Header File Inclusion for set
#include <set>
Declaration & Initialization
Declaring an empty set —
set <int> numbers;
The set is empty right now.
Declaring a set with values —
From C++11 onwards, we can initialize a set with values using curly braces —
set <int> numbers = { 50, 20, 40, 10, 30 };
After Initialization numbers will look like this —
| 10 | 20 | 30 | 40 | 50 |
Notice that even though we inserted the values in the order 50, 20, 40, 10, 30, set has sorted them in ascending order.

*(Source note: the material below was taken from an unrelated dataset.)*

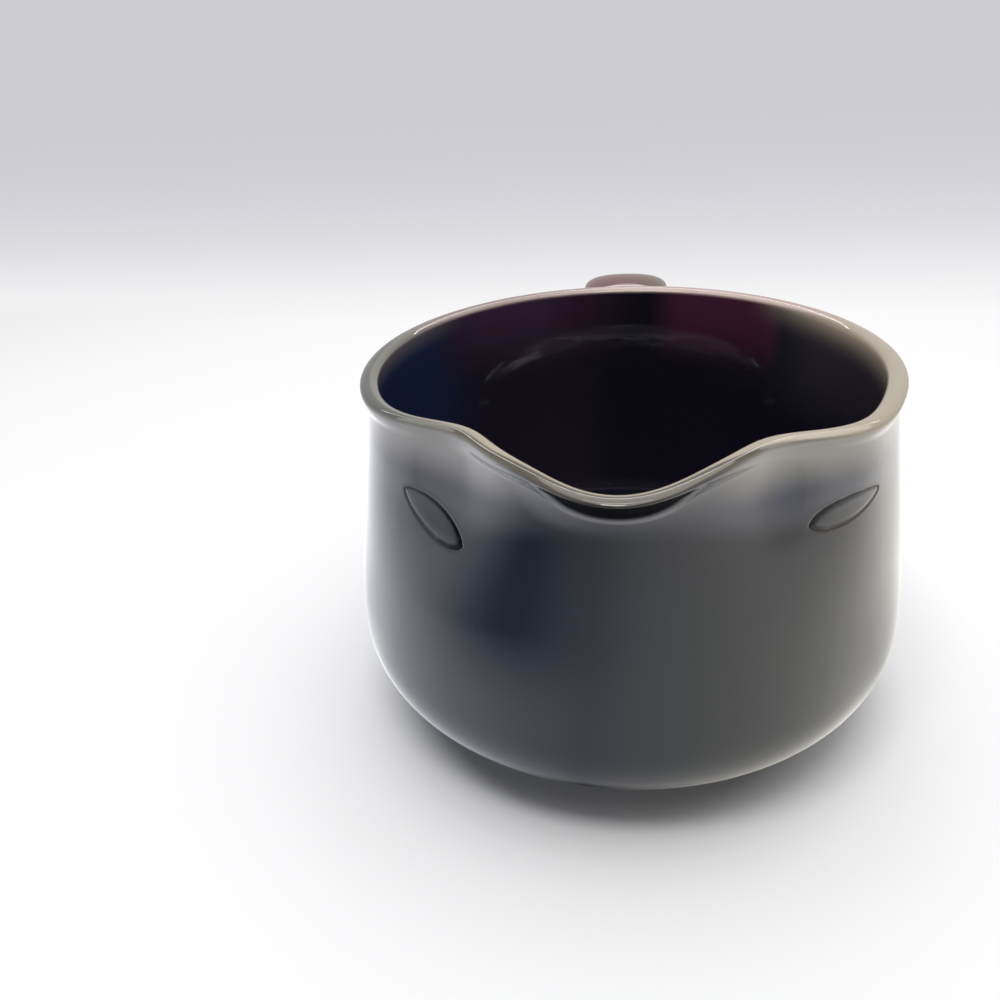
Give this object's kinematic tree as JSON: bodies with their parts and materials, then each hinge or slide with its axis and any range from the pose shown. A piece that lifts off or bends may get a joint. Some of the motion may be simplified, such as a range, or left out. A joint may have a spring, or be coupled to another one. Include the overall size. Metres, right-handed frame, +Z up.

Declaring a set with duplicate values —
If we try to initialize a set with duplicate values, the duplicates are silently dropped —
set <int> numbers = { 10, 20, 30, 20, 40, 10, 50 };
After Initialization numbers will look like this —
| 10 | 20 | 30 | 40 | 50 |
The duplicate 10 and 20 were ignored. This is one of the most common uses of set — to deduplicate a collection of values.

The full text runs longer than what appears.